As the 70s wore on and Marley became thought of as the first “Third World superstar”, there was no shortage of purists who denounced his growing internationalisation of reggae music, as the book makes clear. But for Masouri, that attitude was quite contrary to the musicians’ own aspirations.
“I’ve interviewed a lot of reggae musicians and I’ve never interviewed any musician who didn’t want their work to be heard by as wide an audience as possible. They wanted their music to be as acceptable as rock or soul,” he says.
“Their dream was to work with Quincy Jones and people like that. That’s why they welcomed people like Herbie Mann and Manu Dibango who came to Jamaica and took their interpretation overseas. It’s the fans who have the more purist view, not the musicians.”
In Masouri’s own career as an authority on reggae music, the 70s was just the start of a journey that he continues to this day.
“In the 70s, I was a fan. I was going to the concerts, I was going to blues parties, I was reading the media and that’s it. I was an outsider,” he says.
But that began to change in the following decade, as reggae gave way to dancehall and the Rastafarian “Back To Africa” rhetoric was replaced by a fixation on the hardscrabble reality of ghetto life.
“In the 80s, I loved that whole shift away from the Marley style towards dancehall. People came along talking about everyday things and came across as something refreshing, something new,” says Masouri.
“I DJ’d in sound systems and in clubs, I got to know promoters. I was writing for Black Echoes, I was very much a participant, and in the 90s ever more so, regular trips to Jamaica, spending time in studios.
“The music was coming from ghetto areas, the dons were running things. I was getting all these early interviews with people at the beginning of their careers. Because people like me had shown that level of interest, we were able to build strong relationships with people and later on, they would remember.
“As a writer, my predecessors interviewed Bob Marley and Peter Tosh, their status was secure,” he says. “I would have prominent writers from previous eras saying to me, ‘Why are you bothering with these people like Yellowman and Frankie Paul? They’ll never amount to the same as Bob Marley.’ But I knew their influence would endure and that drove me to go further into that area.”
So what about the state of reggae and dancehall today? As Masouri told Caribbean Intelligence©, Jamaican music right now is “more fragmented than it’s ever been”.
“Contemporary dancehall doesn’t have that Jamaican character that it had in the days of Beenie Man and Bounty Killer. It’s more like trap music. The similarity to American music has never been bigger,” he adds.

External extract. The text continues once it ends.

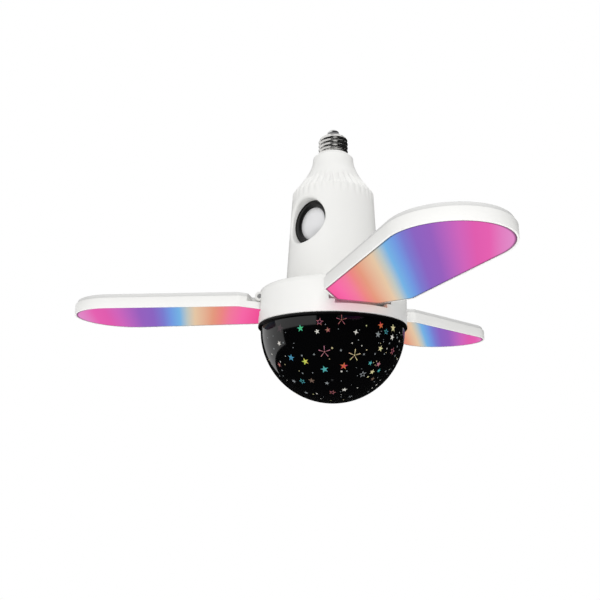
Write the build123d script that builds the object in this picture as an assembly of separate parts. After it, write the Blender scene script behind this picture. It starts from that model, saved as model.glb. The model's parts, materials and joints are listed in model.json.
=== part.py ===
from build123d import *
import os
from math import cos, radians, sin

os.makedirs("parts", exist_ok=True)

# All sizes are millimetres. Heights are counted from the lower rim of the collar, and
# export moves every piece so that the origin is where the screw shell meets the neck.

# Clearances shared by the whole lamp
fit_gap = 0.2
running_gap = 0.4
pin_gap = 0.03
shaft_gap = 0.05
cut_over = 1.0  # how far a cutting body runs past the face that it cuts

# Collar, the wide white hub that carries the blades
collar_r = 63.0
collar_h = 30.5
collar_wall = 2.2
collar_edge_r = 5.0
cable_hole_r = 14.0

# Blade hinges
blade_spacing = 120.0
left_azimuth = 180.0
blade_azimuths = {
    "left": left_azimuth,
    "front": left_azimuth - 2 * blade_spacing,
    "rear": left_azimuth - blade_spacing,
}
blade_lifts = {"left": 0.0, "front": 2.8, "rear": 1.7}  # degrees above level as the lamp is shown
hinge_inset = 3.0
hinge_pin_r = 2.0
pin_head_r = 3.2
pin_head_h = 1.2
knuckle_r = 4.0
knuckle_half_w = 14.8
ear_t = 4.0

# Hinge pockets in the collar
pocket_floor_z = 6.5
pocket_wall = 2.0
slot_gap = 4.0
shelf_gap = 1.6
shelf_w = 4.5
root_gap = 1.5
bracket_t = 5.4

# Blades, with their reach inwards and outwards from the hinge
blade_rise = 4.9
root_reach = 10.5
root_half_w = 18.5
shoulder_reach = 13.0
shoulder_half_w = 38.2
blade_reach = 128.0
tip_half_w = 43.0
root_corner_r = 7.0
lower_tier_h = 9.0
blade_h = 12.6
tier_step = 1.6
blade_wall = 1.8
thin_root_h = 5.5
thick_start_reach = 7.5
border_w = 2.0
ledge_w = 1.0
panel_t = 1.6
panel_recess = 0.3

# Circuit board and light chips in each blade
board_t = 1.6
led_board_inset = 9.0
led_board_overrun = 24.0
led_board_half_w = 29.0
led_board_corner_r = 17.0
led_size = 5.0
led_h = 1.6
led_columns = 9
led_row_v = 18.0

# Chassis plate that closes the collar from below
chassis_t = 3.0
chassis_z = 1.2
chassis_screw_inset = 10.0
boss_r = 4.2
boss_root = 0.5
screw_r = 1.5
screw_head_r = 2.8
screw_head_h = 1.6
screw_drive_r = 1.1
screw_drive_h = 0.7
screw_sink = 0.4
screw_len = 12.0

# Star dome and what turns it
dome_inset = 2.0
dome_wall = 1.8
dome_skirt_h = 1.2
dome_ring_lip = 0.2
dome_ring_w = 5.0
dome_ring_t = 2.2
rim_gap = 0.4
carrier_t = 2.0
carrier_ring_w = 5.0
carrier_arm_w = 7.0
carrier_arm_count = 3
carrier_boss_r = 6.5
carrier_boss_h = 6.0
shaft_r = 2.5
motor_r = 17.0
motor_h = 15.0
motor_ear_span = 21.5
motor_ear_r = 4.0
motor_ear_t = 2.0
motor_edge_r = 1.0
motor_pilot_h = 2.4
shaft_depth = 11.0
star_board_r = 42.0
star_board_hole_r = 20.0
star_led_r = 3.2
star_led_circle_r = 31.0
star_led_count = 6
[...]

“When I hear lyrics about gang rape, violence and misogyny, it’s very difficult to take, and I don’t cover too much of that.”
But all is not lost, with a slew of reggae hopefuls coming to the fore – represented by names such as Mortimer, Proteje and Kabaka Pyramid.

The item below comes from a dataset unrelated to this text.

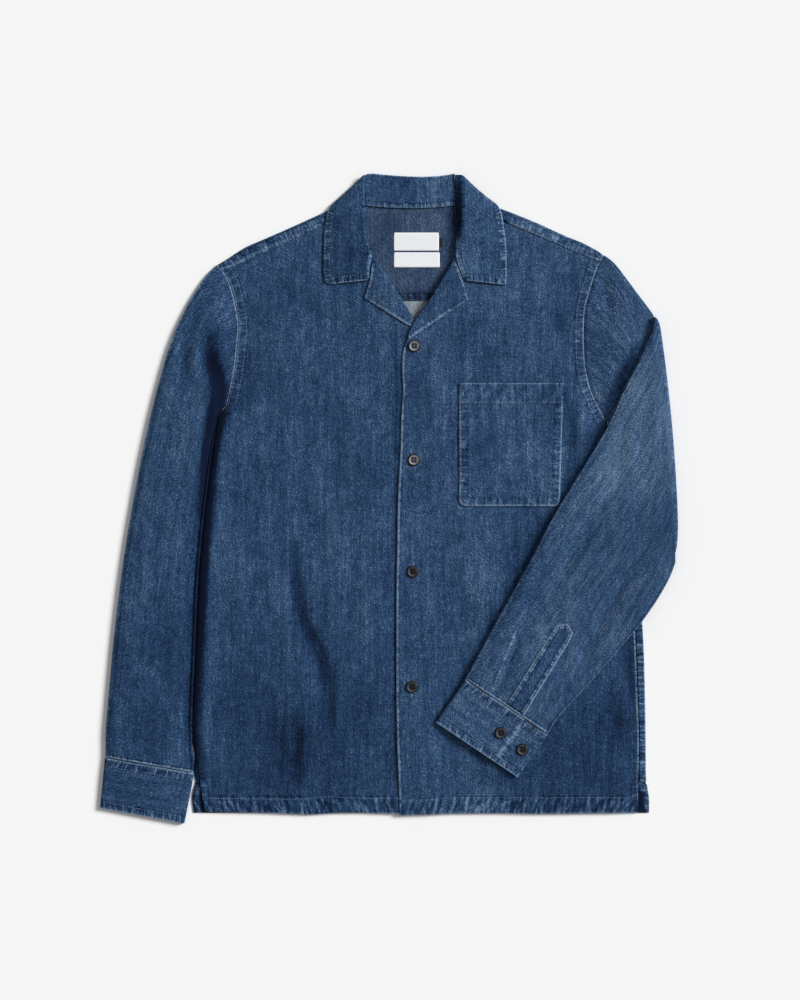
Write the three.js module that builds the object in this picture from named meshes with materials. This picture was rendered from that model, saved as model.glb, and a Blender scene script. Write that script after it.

“I’m very interested in them because they do represent something new and different. They’re nearly all university educated, they’re well read, well informed about what’s going on,” says Masouri.
“They’re very intelligent, far more professional and businesslike. It’s very rare now to be kept waiting two or three hours for an interview as a journalist. They’ve made the genre more accessible to outsiders.
“They have, right from the start, built up networks with producers and promoters all over Europe. Some of the best reggae now is made in Switzerland, Germany, Spain, the Netherlands. It’s a very fertile, truly international thing that’s happened now. This is what’s exciting about the music now and this is what enthuses me as a journalist in 2025.”
Pressure Drop: Reggae in the Seventies by John Masouri is published by Omnibus Press, price £25.